AIM:
Answer with one number only: the number of lines that include the word "right".

*-*-*

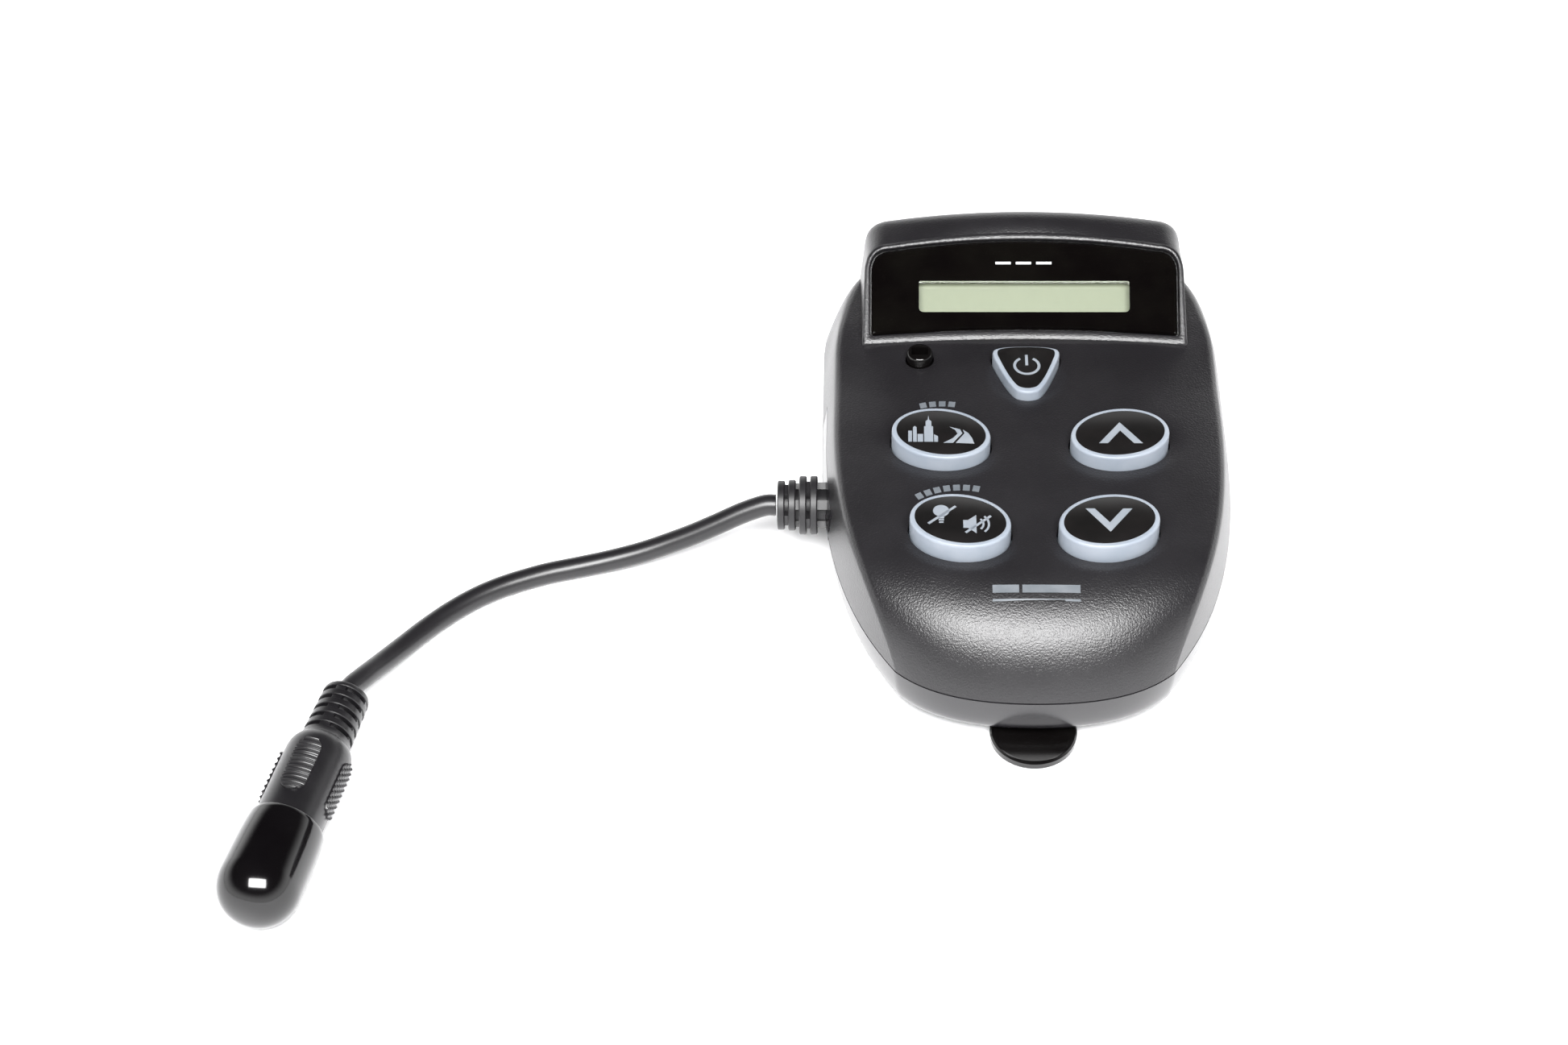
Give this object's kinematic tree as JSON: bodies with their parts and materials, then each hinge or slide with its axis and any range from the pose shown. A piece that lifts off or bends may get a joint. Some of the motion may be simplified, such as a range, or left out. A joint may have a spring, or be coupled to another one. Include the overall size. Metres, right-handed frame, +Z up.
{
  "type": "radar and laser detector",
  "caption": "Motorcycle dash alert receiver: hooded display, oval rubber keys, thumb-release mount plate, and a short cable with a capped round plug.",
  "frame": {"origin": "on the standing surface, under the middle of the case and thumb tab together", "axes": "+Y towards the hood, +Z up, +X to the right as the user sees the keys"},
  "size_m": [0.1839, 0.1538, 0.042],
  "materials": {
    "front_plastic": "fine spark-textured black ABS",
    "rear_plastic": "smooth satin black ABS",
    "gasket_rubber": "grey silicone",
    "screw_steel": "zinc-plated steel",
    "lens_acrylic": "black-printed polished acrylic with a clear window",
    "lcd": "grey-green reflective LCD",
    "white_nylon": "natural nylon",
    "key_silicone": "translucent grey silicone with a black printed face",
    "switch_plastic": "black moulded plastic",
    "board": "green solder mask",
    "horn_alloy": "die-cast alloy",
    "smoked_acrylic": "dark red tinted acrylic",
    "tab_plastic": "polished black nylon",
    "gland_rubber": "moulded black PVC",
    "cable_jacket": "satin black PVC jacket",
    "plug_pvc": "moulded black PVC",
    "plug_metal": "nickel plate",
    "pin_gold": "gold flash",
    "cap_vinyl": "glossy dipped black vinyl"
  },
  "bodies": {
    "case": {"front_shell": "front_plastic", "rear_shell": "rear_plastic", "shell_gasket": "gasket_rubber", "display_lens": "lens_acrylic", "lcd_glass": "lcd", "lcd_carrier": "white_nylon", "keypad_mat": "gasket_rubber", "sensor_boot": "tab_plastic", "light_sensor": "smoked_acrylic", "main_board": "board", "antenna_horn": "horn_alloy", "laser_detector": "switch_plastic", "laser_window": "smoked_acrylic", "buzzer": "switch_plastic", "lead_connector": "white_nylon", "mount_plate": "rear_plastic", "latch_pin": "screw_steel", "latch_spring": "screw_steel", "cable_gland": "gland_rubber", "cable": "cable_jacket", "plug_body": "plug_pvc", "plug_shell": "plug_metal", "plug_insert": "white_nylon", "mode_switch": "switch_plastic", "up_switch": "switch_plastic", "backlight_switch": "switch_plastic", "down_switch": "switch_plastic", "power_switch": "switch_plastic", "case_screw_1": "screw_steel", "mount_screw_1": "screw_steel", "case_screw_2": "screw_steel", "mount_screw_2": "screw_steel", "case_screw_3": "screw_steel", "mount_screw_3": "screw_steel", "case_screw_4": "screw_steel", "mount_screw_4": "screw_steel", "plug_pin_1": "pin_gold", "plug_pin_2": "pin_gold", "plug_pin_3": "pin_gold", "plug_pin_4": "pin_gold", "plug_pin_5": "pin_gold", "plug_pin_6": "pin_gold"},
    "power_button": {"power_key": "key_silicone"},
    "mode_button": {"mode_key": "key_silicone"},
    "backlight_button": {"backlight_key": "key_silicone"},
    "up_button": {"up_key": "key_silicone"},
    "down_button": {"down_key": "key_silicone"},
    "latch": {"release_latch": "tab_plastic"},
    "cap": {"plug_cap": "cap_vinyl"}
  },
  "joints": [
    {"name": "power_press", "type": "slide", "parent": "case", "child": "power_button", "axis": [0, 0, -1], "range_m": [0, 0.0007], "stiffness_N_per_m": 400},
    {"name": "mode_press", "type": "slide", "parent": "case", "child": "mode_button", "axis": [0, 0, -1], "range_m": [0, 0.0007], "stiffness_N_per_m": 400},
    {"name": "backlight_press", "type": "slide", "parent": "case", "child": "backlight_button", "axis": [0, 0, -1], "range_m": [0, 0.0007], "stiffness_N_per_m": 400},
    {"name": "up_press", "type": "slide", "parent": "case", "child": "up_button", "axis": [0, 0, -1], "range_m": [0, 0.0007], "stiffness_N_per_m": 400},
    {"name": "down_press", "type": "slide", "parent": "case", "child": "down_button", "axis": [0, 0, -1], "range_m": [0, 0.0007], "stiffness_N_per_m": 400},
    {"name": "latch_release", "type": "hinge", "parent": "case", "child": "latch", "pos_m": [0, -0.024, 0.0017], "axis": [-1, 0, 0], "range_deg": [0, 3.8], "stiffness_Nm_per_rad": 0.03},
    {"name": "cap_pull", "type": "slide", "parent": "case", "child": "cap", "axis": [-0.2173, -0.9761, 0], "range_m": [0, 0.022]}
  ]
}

*-*-*

OUTPUT FOR THIS EXERCISE:
2